Bonnie will tell you, one time when we thought our house was on fire she
practically herniated herself running down the stairs with a dozen leaden
photo albums in her arms. Our fire drill is Women, Dogs and Albums first. I’m
such a photo album lunatic that years after everyone else was sliding
pictures into plastic album sleeves, I was still licking little black photo
corners.
When the company making them went under I had to detox from picture
corner glue and there wasn’t even a support group I could attend.
So I have a long history of understanding things like aperture, back
lighting and red eye reduction. So why don’t I get the pixel thing? Yeah,
I know they are tiny bits of data that form a digital picture and they come
in big bunches called mega-pixels. The more megas you have, the sharper the
picture, the more expensive the camera.
What I don’t get is why my 5 Mega-Pixel state-of-the-art camera, which
cost as much as my sofa, can’t deliver a picture as clear as those
cardboard and plastic single use cameras from the drugstore.
The first time I printed an 8x10 from my new Olympus, everybody looked
like Doris Day in those movies where she was filmed through a gauze-covered
lens to make her look as young as Rock Hudson. Besides that, for some
reason, the flash ricochets, making everybody wearing glasses look like
Tinkerbell landed on their frames. Animal eyes are particularly vulnerable
to the flash. I can’t get a Schnauzer shot without my boys looking like
the poster children from Night of the Living Dead.
But as worried as I am about blurry photos and the lack of a permanent
negative collection, I’m more bereft by the devastating psychological toll
of going digital. I used to rush from vacation directly to the camera shop,
eat lunch next door while my umpteen rolls of film got processed. Vacation
budgets included big bucks for the après trip picture glut. I didn’t care
what it cost because the thrill of ripping open those envelopes and seeing
what you’d been doing for the past week was absolutely exhilarating.
Well, there’s something far less satisfying about having already seen
your pictures and then thinking about paying somebody to print stuff you’ve
had hanging around in the camera for ten days. Just like that, the thrill is
gone.
Hoping to reclaim the excitement I decided to try printing the pictures
at home. My speedy printer managed to turn one-hour photo back into one-week
photo with just the click of a button.
And the cost is staggering. Know why printers are absurdly cheap now?
Because they practically give you the hardware and software, but make you
pay through the nose for the wetware—ink. After just two or three 5x7s and
right in the middle of cropping somebody’s thighs out of a family portrait
my computer starts flashing "cartridge almost out of ink." And if
you’ve ever stood in the aisle at Staples trying to figure out which
cartridge goes with your printer then you know the fresh hell I’m talking
about.
Of course glossy paper isn’t cheap either. Between paper, ink and the
time it takes to print the pictures, I could go on the vacation again.

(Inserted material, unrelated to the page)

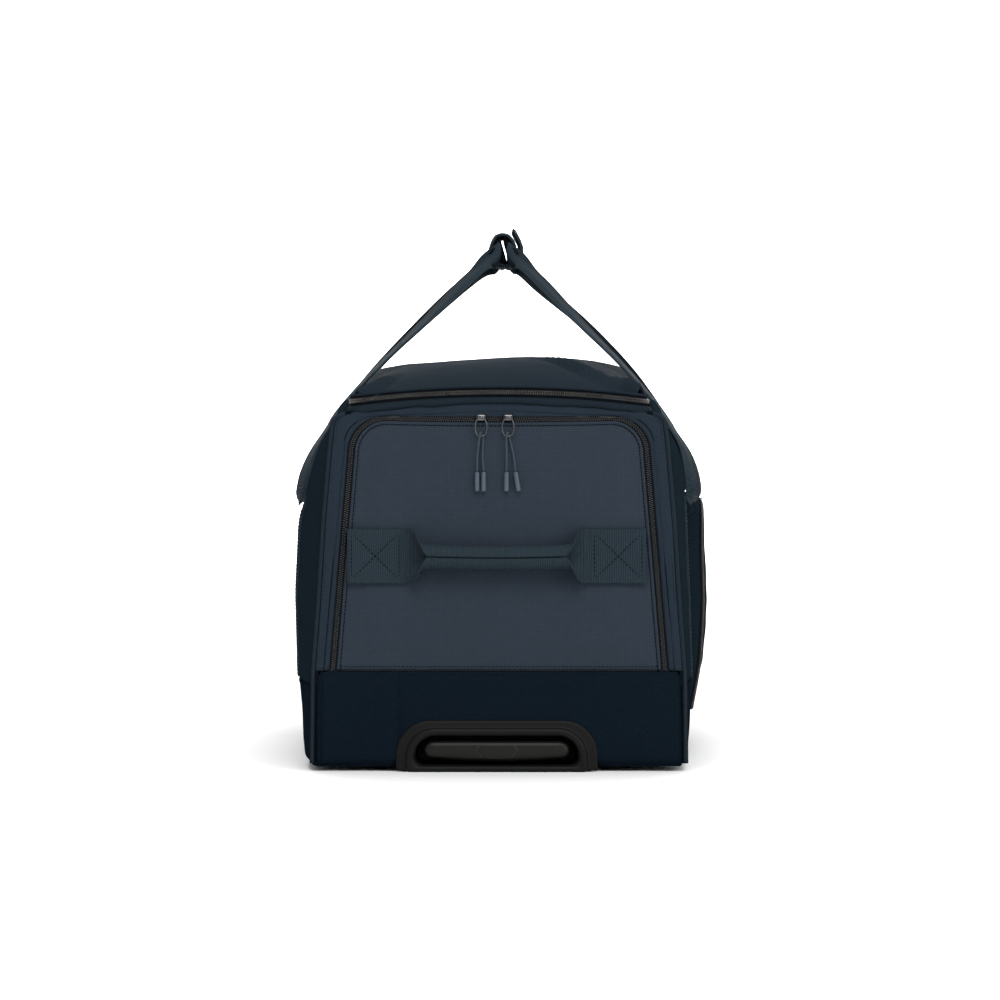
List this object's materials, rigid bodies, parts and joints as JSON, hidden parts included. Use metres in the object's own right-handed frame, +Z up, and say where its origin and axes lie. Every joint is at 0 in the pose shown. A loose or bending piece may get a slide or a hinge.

So for me, the answer was to bring my camera to the nice folks at the
photo shop for digital printing. But unlike regular one-hour equipment that
prints from that antiquated stuff called film, new digital machines are
merely big, stupid computers with slots for your camera’s memory chip. The
machine had a slot that accepted Memory Sticks, Magic Memory Cards, digi-chips,
cow chips, and pop tarts, but it didn’t take the memory chip from my
hot-shot camera.
I had to ask the local photo shop to order, at best, some kind of exotic
adapter for my chip, or at worst, a whole new $20,000 machine so they can
print me and Bonnie standing in front of stuff. It’s humbling, to say the
least.
So there you have it. I love playing with the camera. It’s excellent
for e-mail pictures and snapshots. It’s fun at parties. But I hate how
much it costs and what an ordeal it is to print the photos. While I love
pressing the delete button after a goofer shot, I hate worrying that my hard
drive will crash and take all of 2003 with it. And I detest making back-ups
of my back-ups.
So as far as I’m concerned, digital is fun for now, but the second I
head off for a major vacation or an important family occasion I’m stopping
by the drug store for a cellophane-wrapped $7.95 disposable Kodak Fun-Saver.
It’s the least I can do for posterity.